Rows from a 3D modeling dataset:
· · · · · · ·

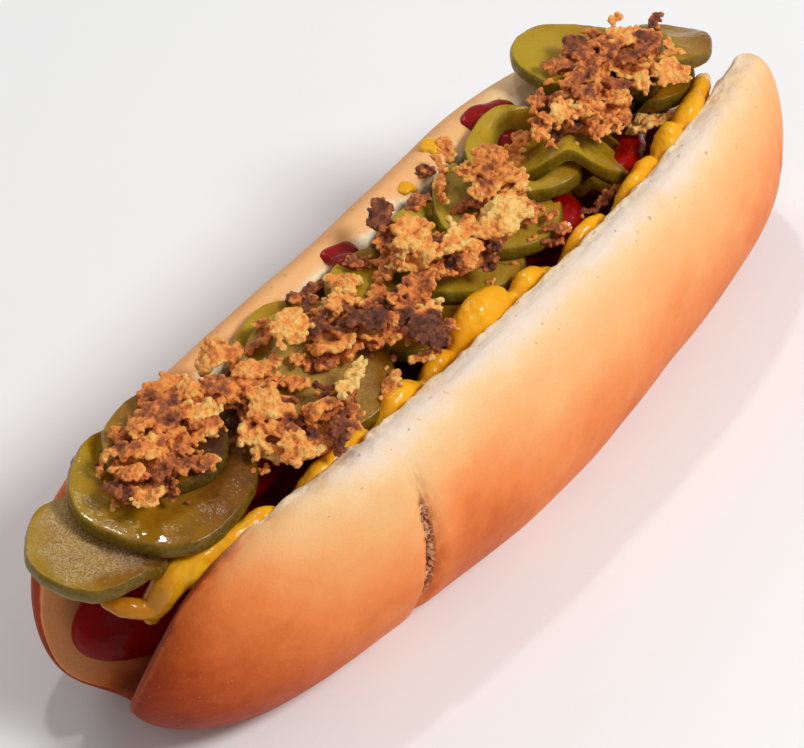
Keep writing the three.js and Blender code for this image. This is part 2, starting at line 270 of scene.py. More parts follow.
# A bead along rows of x, y, z and radius: circles carried along the curve, their height scaled by rise,
# that shrink to a pole at both ends.
def beadForm(rows, rise, around, along, blunt=14):
    shares = np.linspace(0, 1, along)
    line = curveThrough(rows, shares)
    tangent = np.gradient(line[:, :3], axis=0)
    tangent /= np.linalg.norm(tangent, axis=1, keepdims=True)
    sideways = np.cross(tangent, (0, 0, 1))
    sideways /= np.linalg.norm(sideways, axis=1, keepdims=True)
    upwards = np.cross(sideways, tangent)
    radius = line[:, 3] * np.sqrt(1 - np.abs(2 * shares - 1) ** blunt)
    turn = np.linspace(0, 2 * np.pi, around, endpoint=False)
    offset = np.cos(turn)[None, :, None] * sideways[:, None] + np.sin(turn)[None, :, None] * upwards[:, None]
    offset = offset * radius[:, None, None]
    offset[..., 2] *= rise
    return closedForm(line[:, None, :3] + offset)


# Shader nodes

# One socket of a node tree. Adding to it, subtracting or multiplying adds a Math node.
class Signal:
    def __init__(self, tree, socket):
        self.tree, self.socket = tree, socket

    def math(self, operation, *values, clamp=False):
        node = self.tree.nodes.new("ShaderNodeMath")
        node.operation = operation
        node.use_clamp = clamp
        for socket, value in zip(node.inputs, values):
            plug(self.tree, socket, value)
        return Signal(self.tree, node.outputs[0])

    def __add__(self, other):
        return self.math("ADD", self, other)

    def __sub__(self, other):
        return self.math("SUBTRACT", self, other)

    def __mul__(self, other):
        return self.math("MULTIPLY", self, other)

    def __rsub__(self, other):
        return self.math("SUBTRACT", other, self)

    __radd__ = __add__
    __rmul__ = __mul__

    def clipped(self):
        return self.math("ADD", self, 0.0, clamp=True)


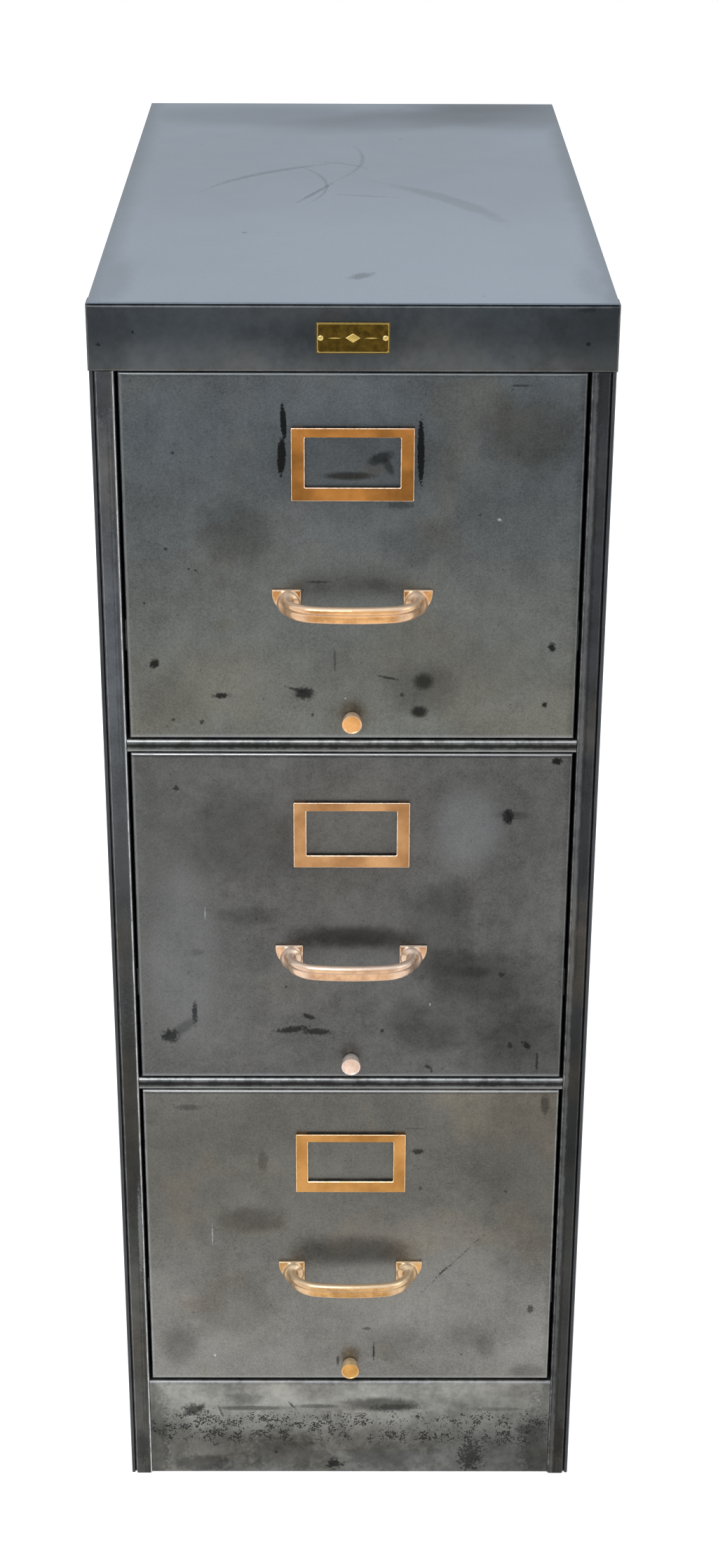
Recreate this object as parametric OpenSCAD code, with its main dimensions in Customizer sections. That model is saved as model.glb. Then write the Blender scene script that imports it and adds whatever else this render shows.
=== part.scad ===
// Three-drawer upright letter file: a folded sheet-steel case with three drawers on
// full-extension roller slides. Millimetres, +Z up, front towards -Y, and the origin on
// the floor under the middle of the box round the whole cabinet.

/* [Case] */
// Overall width, across the header band
case_w = 381; // [350:1:430]
// Depth from the face of the front posts to the back
case_d = 711; // [560:1:760]
// Sheet thickness of the sides, back and drawers
sheet_t = 1; // [0.8:0.1:1.5]
// Sheet thickness of the posts, rails, base and slide channels
frame_t = 1.2; // [1:0.1:1.6]
// Visible width of each front post, with the rolled edge of the side panel
post_w = 18.1; // [17:0.1:24]
// Depth of the front posts
post_d = 36; // [30:1:60]
// Radius of the bright inner bend of the posts
post_bend_r = 2.6; // [1.8:0.1:4]
// Width of the dark groove between a post and the rolled edge of the side
groove_w = 1.3; // [1:0.1:3]
// Depth of that groove
groove_d = 8; // [5:0.5:12]
// Width of the rolled front edge of the side panels
roll_w = 3.1; // [2.6:0.1:4]
// How far the rolled edge lies behind the face of the posts
roll_setback = 0.8; // [0:0.1:4]
// Length of sheet folded back behind the rolled edge
roll_return = 12; // [9:0.5:20]
// Width of the flange folded in at the back of the side panels
rear_flange = 15; // [10:1:30]
// Depth of the rear uprights
upright_d = 41; // [30:1:60]

/* [Header and top] */
// Height of the header band
header_h = 48.8; // [36:0.1:70]
// Depth of the header band
header_d = 20; // [12:1:30]
// Sheet thickness of the header band
header_t = 0.8; // [0.6:0.1:1.2]
// How far the header band stands out past the posts and sides
header_proud = 0.8; // [0.4:0.1:2]
// Outer bend radius of the header band
header_bend_r = 2.2; // [1.5:0.1:4]
// Dark seam between header band and top panel
top_seam = 0.4; // [0.3:0.1:1]
// Sheet thickness of the top panel
top_t = 0.6; // [0.5:0.1:1.6]
// Width of the hem folded under the edge of the top panel
top_hem = 20; // [14:1:30]
// Step in from the side panels to the edge of the top panel
top_inset = 0.2; // [0:0.1:0.6]

/* [Rails and base] */
// Height of the base plate
base_h = 97.4; // [60:0.1:160]
// How far the base plate lies behind the posts
base_setback = 1; // [0.5:0.5:10]
// Depth of the top flange of the base plate
base_top_flange = 26; // [20:1:40]
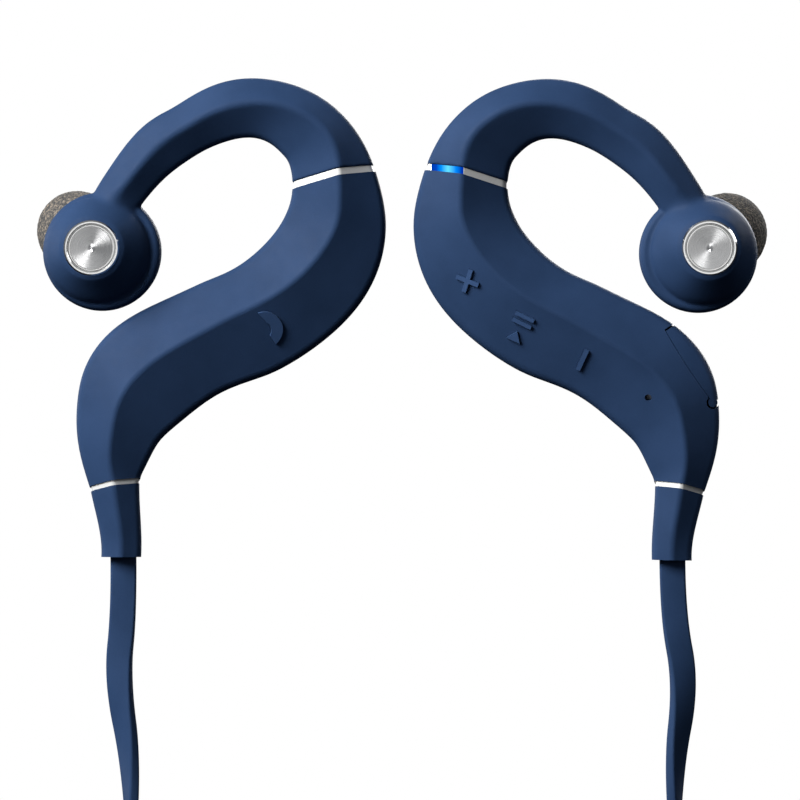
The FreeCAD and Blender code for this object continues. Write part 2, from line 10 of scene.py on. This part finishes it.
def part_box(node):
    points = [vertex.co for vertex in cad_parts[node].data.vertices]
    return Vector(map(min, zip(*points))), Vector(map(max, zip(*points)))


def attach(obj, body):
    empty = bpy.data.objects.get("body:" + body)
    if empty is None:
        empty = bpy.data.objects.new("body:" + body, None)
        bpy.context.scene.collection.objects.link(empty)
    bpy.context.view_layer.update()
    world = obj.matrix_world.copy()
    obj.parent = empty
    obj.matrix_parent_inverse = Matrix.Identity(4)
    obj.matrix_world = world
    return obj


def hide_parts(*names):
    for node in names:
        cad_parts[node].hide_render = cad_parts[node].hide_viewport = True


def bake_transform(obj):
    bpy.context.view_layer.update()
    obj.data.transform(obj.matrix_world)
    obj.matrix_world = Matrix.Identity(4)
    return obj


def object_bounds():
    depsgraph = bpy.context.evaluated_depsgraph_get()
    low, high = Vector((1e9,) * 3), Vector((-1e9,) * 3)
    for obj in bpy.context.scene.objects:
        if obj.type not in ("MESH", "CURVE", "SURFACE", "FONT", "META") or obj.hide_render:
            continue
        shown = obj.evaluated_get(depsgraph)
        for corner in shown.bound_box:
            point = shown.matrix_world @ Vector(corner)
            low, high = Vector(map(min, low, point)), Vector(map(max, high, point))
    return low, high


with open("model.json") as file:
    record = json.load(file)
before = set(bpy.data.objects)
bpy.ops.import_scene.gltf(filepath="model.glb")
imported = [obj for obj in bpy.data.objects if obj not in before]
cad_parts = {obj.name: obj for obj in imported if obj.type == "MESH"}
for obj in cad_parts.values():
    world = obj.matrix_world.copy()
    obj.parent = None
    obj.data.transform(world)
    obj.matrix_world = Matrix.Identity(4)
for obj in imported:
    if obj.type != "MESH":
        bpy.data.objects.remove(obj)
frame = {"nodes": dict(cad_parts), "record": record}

# Neckband earphones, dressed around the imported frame.  Metres, +Z up, -Y is the outer
# face of both units; -X is the left unit and +X the right one.

CAD_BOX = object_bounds()
MM = 0.001
SIDES = {"left": -1.0, "right": 1.0}


# ================================================================ camera, light, room
VIEW_WIDTH = 136.0 * MM          # what the picture shows from side to side
VIEW_CENTRE = Vector((-0.17 * MM, 0.0, -44.625 * MM))
VIEW_DISTANCE = 1.5
SENSOR = 36.0
FLOOR_DROP = 14.0 * MM           # the floor lies this far under the hanging cable
FLOOR_FADE = (120.0 * MM, 480.0 * MM)            # paper up to here, plain white from there
FLOOR_GREY = (0.86, 0.86, 0.86)
FLOOR_HALF = 0.9                 # half the floor's side, in metres
CAMERA_REACH = 50.0              # in metres


def make_camera():
    data = bpy.data.cameras.new("camera")
    data.sensor_width = SENSOR
    data.lens = SENSOR * VIEW_DISTANCE / VIEW_WIDTH
    data.clip_end = CAMERA_REACH
    camera = bpy.data.objects.new("camera", data)
    camera.location = VIEW_CENTRE + Vector((0.0, -VIEW_DISTANCE, 0.0))
    camera.rotation_euler = (math.radians(90.0), 0.0, 0.0)
    bpy.context.scene.collection.objects.link(camera)
    bpy.context.scene.camera = camera
    bpy.context.scene.view_settings.view_transform = "Standard"


# name, place and side of each square light in metres, and its watts
LIGHTS = (("key", (-0.55, -0.42, 0.42), 0.45, 26.0),
          ("front", (0.1, -1.1, 0.1), 0.5, 0.8),
          ("right_card", (0.58, 0.10, 0.26), 0.3, 1.3),
          ("back", (0.35, 0.85, 0.40), 0.6, 18.0),
          ("back_left", (-0.70, 0.55, 0.10), 0.4, 3.0))


def make_lights():
    for name, place, size, watts in LIGHTS:
        data = bpy.data.lights.new(name, "AREA")
        data.shape = "RECTANGLE"
        data.size = data.size_y = size
        data.energy = watts
        lamp = bpy.data.objects.new(name, data)
        lamp.location = place
        lamp.rotation_euler = (VIEW_CENTRE - Vector(place)).to_track_quat("-Z", "Y").to_euler()
        bpy.context.scene.collection.objects.link(lamp)


ROOM_LEAN = (-0.55, -0.40, 0.73)                 # towards the key light
ROOM_DARK = (0.016, 0.018, 0.023, 1.0)
ROOM_LIGHT = (0.26, 0.27, 0.285, 1.0)
ROOM_FULL = 0.9                                  # cosine to the lean where it is lightest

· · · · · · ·

• [What the exercise asks]:
In the listing above, find the line with "The FreeCAD and" and the line with "zip(*points))), Vector(map(max, zip(*points)))", then print exactly those lines and every line between them.

• [Solution for this problem]:
The FreeCAD and Blender code for this object continues. Write part 2, from line 10 of scene.py on. This part finishes it.
def part_box(node):
    points = [vertex.co for vertex in cad_parts[node].data.vertices]
    return Vector(map(min, zip(*points))), Vector(map(max, zip(*points)))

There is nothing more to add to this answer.